Although laser welding is widely used in manufacturing, it has not yet found a home in the aerospace industry. The technique would be an attractive tool in this sector if its reliability could be improved, but aerospace alloys present problems that make in-line process monitoring and control difficult. These materials are highly reactive when hot and quickly oxidize and absorb gases from the air if unprotected during fusion welding.


Laser welding has not become common in the aerospace sector because of the reactivity of the materials involved. A new system monitors the spectra of the welding plume to detect if the integrity of the gas shoe has been compromised.

A gas shoe helps prevent such problems and the consequent risk to the weld if one is working with flat components. But with three-dimensional components, air can seep beneath the layer of inert gas. Now a group at Heriot-Watt University in Edinburgh and at GSI Lumonics Ltd. in Warwickshire, both in the UK, has developed a real-time, nonintrusive system to monitor the condition of the gas shield, enabling the user to detect oxidation before the weld is compromised.

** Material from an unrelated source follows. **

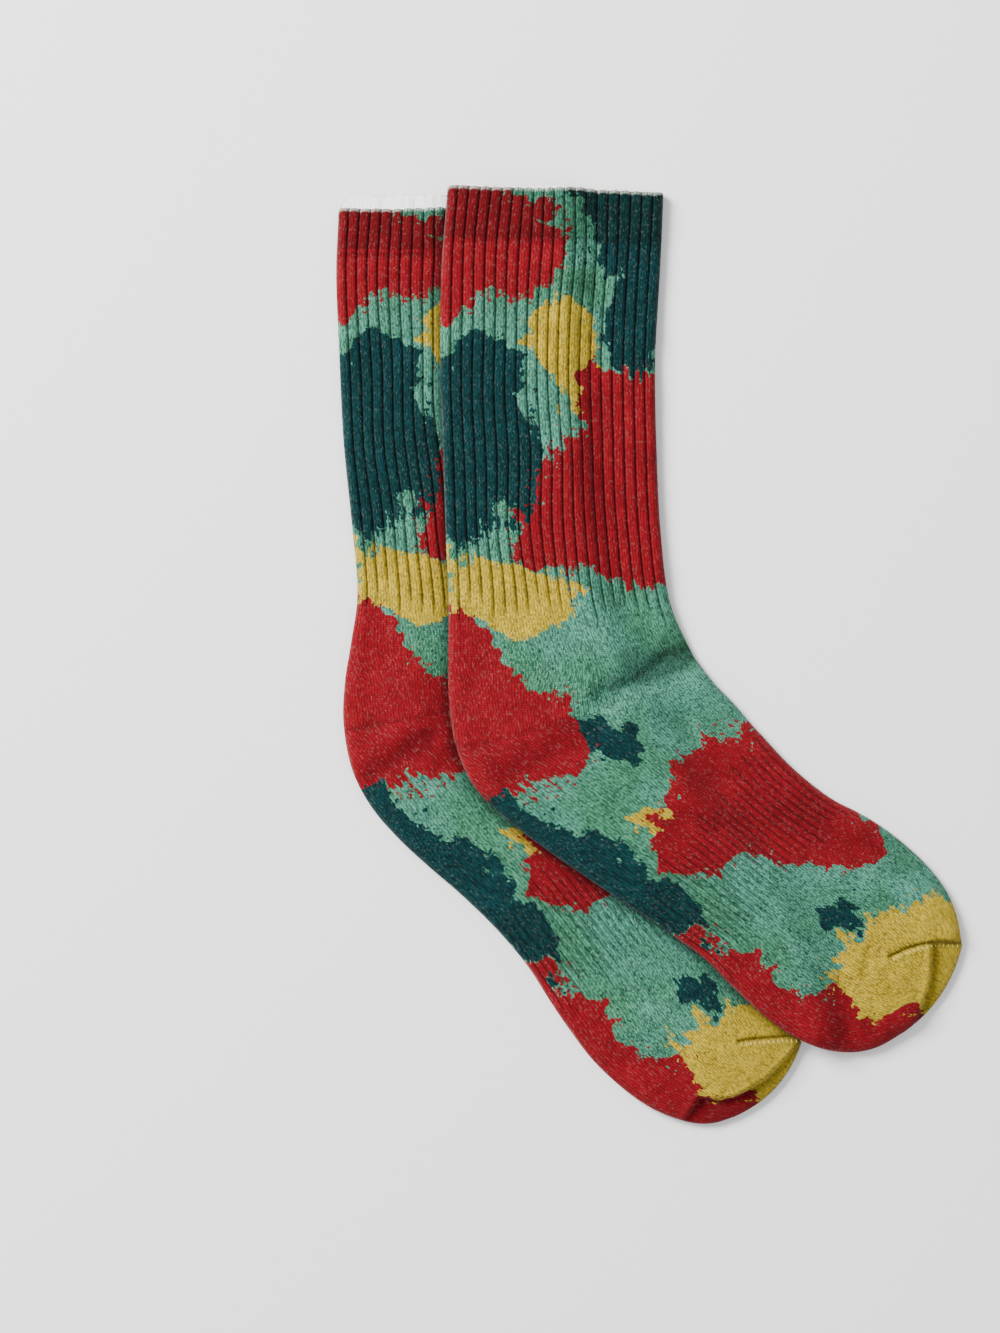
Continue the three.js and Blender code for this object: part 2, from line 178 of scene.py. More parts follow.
LOWER_SECTIONS = np.array([
    [-127.7, 187.8, -39.6, 188.2, 0, 0],
    [-128.7, 157.4, -40.4, 157.4, 0, 0],
    [-127.4, 122.6, -40.8, 122.6, 0, 0],
    [-125.7, 87.7, -39.2, 88.6, 0, 0],
    [-122.4, 54.9, -35.5, 56.6, 0, 0],
    [-119.9, 26.2, -31.4, 28.3, 0, 0.6],
    [-122.4, 5.7, -25.2, 9.8, 0, 1.4],
    [-125.0, -10.7, -20.3, -0.8, 0, 2.0],
    [-125.7, -27.9, -15.8, -9.0, 0, 2.3],
    [-122.4, -46.7, -11.3, -17.6, 0, 2.4],
    [-114.6, -62.3, -7.2, -25.4, 0, 2.3],
    [-103.5, -75.4, -3.5, -32.8, 0, 2.0],
    [-91.2, -86.9, 0.2, -40.2, 0, 1.8],
    [-78.5, -97.8, 3.9, -47.6, 0, 1.5],
    [-66.2, -109.5, 8.4, -55.8, 0, 1.0],
    [-57.2, -119.3, 15.4, -66.0, 0, 0.8],
    [-49.0, -129.6, 23.2, -75.4, 0, 0.9],
    [-41.2, -141.9, 31.8, -85.3, 0, 1.4],
    [-32.6, -154.6, 40.8, -96.8, 0, 2.0],
    [-22.8, -167.3, 48.6, -108.2, 0, 2.4],
    [-10.0, -179.2, 54.7, -120.5, 0, 2.5],
    [2.3, -187.4, 59.2, -132.8, 0, 2.5],
    [15.8, -192.3, 62.3, -144.3, 1.2, 2.3],
    [26.0, -192.9, 63.5, -150.5, 3.2, 1.8],
    [35.1, -190.2, 63.5, -156.6, 5.3, 1.0],
])

# Creases (depth above 0) and soft ridges (below 0): x1, y1, x2, y2, depth, width.
UPPER_FOLDS = [
    [20.7, 0.8, -21.1, -17.6, 2.6, 9],
    [17.5, -0.5, 7.5, -4.5, 0.9, 1.8],
    [2.0, -6.5, -14.0, -14.5, 0.5, 2.6],
    [22.5, 6.0, -4.0, -5.0, 1.2, 13],
    [12.0, 18.0, -16.0, 7.0, -0.5, 12],
    [24.0, -13.0, -8.0, -27.0, -0.7, 13],
    [-24.4, -30.3, -56.4, -50.8, 1.2, 11],
    [-30.5, -22.8, -61.3, -38.2, -0.6, 9],
    [-38.0, 14.0, -30.0, -8.0, 0.4, 9],
    [-62.0, 12.0, -70.0, -14.0, 0.35, 8],
    [13.3, -66.0, 25.6, -70.5, 0.7, 6],
    [63.3, -68.1, 102.3, -86.1, 0.9, 16],
    [55.0, -86.0, 92.0, -103.0, -0.4, 16],
    [32.0, -112.0, 62.0, -131.0, 0.5, 12],
    [90.4, -120.5, 87.9, -130.4, 0.8, 4],
    [94.5, -121.0, 93.0, -127.0, 0.5, 2.4],
    [97.0, -133.0, 104.0, -139.0, 0.4, 4],
    [99.0, -146.0, 92.0, -152.0, 0.4, 4],
]
LOWER_FOLDS = [
    [-89.6, -34.9, -113.8, -50.8, 1.8, 9],
    [-92.0, -26.9, -110.5, -36.3, -0.6, 8],
    [-60.0, -28.0, -84.0, -44.0, 0.9, 10],
    [-20.0, -108.0, 2.0, -128.0, 0.5, 12],
    [25.2, -176.7, 21.9, -179.6, 0.5, 2.4],
    [44.9, -178.4, 40.8, -182.5, 0.5, 2.4],
    [33.0, -176.5, 30.5, -180.5, 0.4, 2.2],
]
FOLD_BEND = 0.25
FOLD_BEND_SIZE, FOLD_BEND_LEAST = 2.5, 8.0  # for each millimetre of width, and at least
CREASE_SHADE = 0.26  # painted shade: how much darker a crease is painted for each millimetre of depth
CREASE_SHADE_FRONT = 0.5  # how much more so where it reaches the front edge
FRONT_START, FRONT_FADE = 0.6, 0.35
# Painted shade on the inside surface, as a share of that on the outside.
INSIDE_SHADE = 0.5

# Points along the toe seams, and along the folded edges of the top layer beyond them, with
# that layer on the left.
UPPER_SEAM = [[98.4, -124.0], [104.5, -120.9], [111.5, -118.9], [119.0, -118.0], [127.6, -118.6]]
LOWER_SEAM = [[36.6, -158.6], [42.0, -157.9], [49.0, -157.4], [56.0, -157.1], [63.0, -157.2]]
UPPER_TOE_FOLD = [
    [108.0, -156.0], [112.1, -145.5], [115.8, -134.1], [116.4, -127.5], [116.6, -118.9],
    [134.0, -118.9],
]
LOWER_TOE_FOLD = [
    [12.0, -196.0], [21.1, -182.4], [28.5, -183.3], [35.9, -182.0], [48.2, -174.7],
    [61.0, -161.5], [72.0, -157.4],
]


# Curves and distances
def smooth(x):
    t = np.clip(x, 0, 1)
    return t * t * (3 - 2 * t)


def bell(x):
    return np.exp(-x * x)


def dome(across):
    """1 at the middle of a section and 0 at its edges."""
    return 4 * across * (1 - across)


def rise(distance, radius):
    """0 at an edge and 1 past its rounding."""
    left = 1 - np.clip(distance / radius, 0, 1)
    return np.sqrt(1 - left * left)


def softly_above(value, least, softness):
    return least + softness * np.logaddexp(0, (value - least) / softness)


def swell(p, size, seed):
    """Smooth unevenness of about that size across, with a spread of about 0.7."""
    random = np.random.default_rng(seed)
    angle = random.uniform(0, 2 * np.pi, SWELL_WAVES)
    count = 2 * np.pi / size * random.uniform(*WAVE_SPREAD, SWELL_WAVES)
    phase = random.uniform(0, 2 * np.pi, SWELL_WAVES)
    k = np.stack([np.cos(angle), np.sin(angle)]) * count
    return np.cos(p @ k + phase).sum(-1) / np.sqrt(SWELL_WAVES)


def catmull_rom(points, share):
    last = len(points) - 1
    i = np.clip(np.floor(share).astype(int), 0, last - 1)
    t = (share - i)[..., None]
    ends = np.vstack([2 * points[0] - points[1], points, 2 * points[-1] - points[-2]])
    p0, p1, p2, p3 = (ends[i + k] for k in range(4))
    m1, m2 = (p2 - p0) / 2, (p3 - p1) / 2
    cubic = (2 * p1 - 2 * p2 + m1 + m2) * t**3
    return cubic + (3 * p2 - 3 * p1 - 2 * m1 - m2) * t**2 + m1 * t + p1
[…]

The system features a GSI Lumonics Nd:YAG laser that provides 2 kW of 1.06-µm, continuous-wave radiation. A 1000-µm-diameter step-index silica fiber delivers the output to the surface to be welded, which two achromatic lenses focus to a 500-µm-diameter spot. The broadband light from the resulting welding plume is gathered on-axis using a 600-µm step-index fiber and is analyzed with a miniature spectrometer from Ocean Optics Inc. of Dunedin, Fla.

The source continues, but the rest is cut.